For both MRI sequences, the amount of robust radiomic features differed considerably depending upon the chosen image processing parameters (Figure 2). In general, the percentage of robust features tended to be higher for FLAIR than for T2w. For FLAIR imaging, image processing with spatial resampling of 1.25x1.25x1.25[mm], intensity discretization with 32 grey-levels and mean±3 standard deviations relative intensity rescaling delivered the highest percentage of robust features (n=34/45, 76%), whereas for T2w imaging, highest robustness (n=36/45, 80%) was achieved by using a spatial resampling of 1x1x1[mm], intensity discretization with 32 grey-levels and min<>max relative intensity rescaling as image processing settings.
Regarding systematic differences introduced by the variation of image processing parameters, histogram and shape features did not show significant differences between the different resampling steps, except for resampling steps leading to anisotropic voxels. In contrast, there were large and significant differences for nearly all other feature matrices, as exemplarily shown for GLRLM features (Figure 3).
Figure 1 Representing different signal intensities, shapes, and tissue textures, a total of 4 onions, 4 limes, 4 kiwifruits, and 4 apples were scanned within a box made out of Styrofoam as our radiomics phantom. Shown are exemplary images of the phantom (upper left), acquired with a T2w sequence (upper right), a FLAIR sequence (lower left) and after segmentation (lower right).
Figure 2 Percentage of robust features for low-resolution FLAIR (above) and low-resolution T2w (below) for each resampling step. Robustness is shown for cut-off CCC and DR≥0.90.
The percentage of robust features tended to be higher for FLAIR than for T2w. For FLAIR imaging, image processing with spatial resampling of 1.25x1.25x1.25[mm], intensity discretization with 32 grey-levels and mean±3 standard deviations relative intensity rescaling delivered the highest percentage of robust features (n=34/45,76%), whereas for T2w imaging, highest robustness (n=36/45,80%) was achieved by using a spatial resampling of 1x1x1[mm], intensity discretization with 32 grey-levels and min<>max relative intensity rescaling as image processing settings.

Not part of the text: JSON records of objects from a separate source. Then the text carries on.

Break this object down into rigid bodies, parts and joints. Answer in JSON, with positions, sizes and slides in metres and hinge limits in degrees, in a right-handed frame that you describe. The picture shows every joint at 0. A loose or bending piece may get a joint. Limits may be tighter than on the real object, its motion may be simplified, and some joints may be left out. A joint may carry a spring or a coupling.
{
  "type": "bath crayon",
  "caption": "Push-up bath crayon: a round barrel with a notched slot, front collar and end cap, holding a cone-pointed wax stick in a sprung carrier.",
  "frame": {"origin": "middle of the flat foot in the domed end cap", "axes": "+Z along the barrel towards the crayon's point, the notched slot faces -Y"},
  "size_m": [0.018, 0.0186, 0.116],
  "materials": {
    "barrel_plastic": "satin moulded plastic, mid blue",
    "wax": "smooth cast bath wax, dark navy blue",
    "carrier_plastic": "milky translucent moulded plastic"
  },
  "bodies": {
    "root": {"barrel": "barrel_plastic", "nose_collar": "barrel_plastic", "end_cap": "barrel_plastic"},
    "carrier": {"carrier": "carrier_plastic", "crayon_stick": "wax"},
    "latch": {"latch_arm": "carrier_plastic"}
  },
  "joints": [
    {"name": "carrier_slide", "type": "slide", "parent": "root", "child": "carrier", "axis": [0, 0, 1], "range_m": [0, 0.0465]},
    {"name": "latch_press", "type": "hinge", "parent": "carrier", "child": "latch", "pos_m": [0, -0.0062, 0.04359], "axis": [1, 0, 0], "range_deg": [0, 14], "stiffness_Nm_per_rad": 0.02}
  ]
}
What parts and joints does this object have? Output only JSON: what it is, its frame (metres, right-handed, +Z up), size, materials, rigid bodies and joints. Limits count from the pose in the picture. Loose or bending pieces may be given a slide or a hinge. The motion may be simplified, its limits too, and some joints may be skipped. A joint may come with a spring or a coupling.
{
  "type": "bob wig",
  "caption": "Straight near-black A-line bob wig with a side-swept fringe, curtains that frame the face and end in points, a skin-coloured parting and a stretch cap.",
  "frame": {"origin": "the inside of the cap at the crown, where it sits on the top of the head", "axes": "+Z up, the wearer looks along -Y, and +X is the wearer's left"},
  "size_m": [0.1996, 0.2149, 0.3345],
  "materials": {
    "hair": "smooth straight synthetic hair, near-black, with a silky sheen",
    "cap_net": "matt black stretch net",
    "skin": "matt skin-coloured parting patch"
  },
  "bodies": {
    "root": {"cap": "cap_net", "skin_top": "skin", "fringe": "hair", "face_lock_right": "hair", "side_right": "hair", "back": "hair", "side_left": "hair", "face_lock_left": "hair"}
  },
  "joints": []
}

Figure 3 Reproducibility of grey level run length based texture features for all 2-27 resampling steps. Varying image processing parameters leads to considerable differences of the individual features.
GLRLM grey level run length matrix, SRE–Short runs emphasis, LRE–Long runs emphasis, LGRE–Low grey level run emphasis, HGRE–High grey level run emphasis, SRLGE–Short run low grew level emphasis, SRHGE–Short run high grey level emphasis, LRLGE–Long run low grey level emphasis, LRHGE–Long run high grey level emphasis, GLNU–Grey level non-uniformity, RLNU–Run length non-uniformity, RP–Run percentage.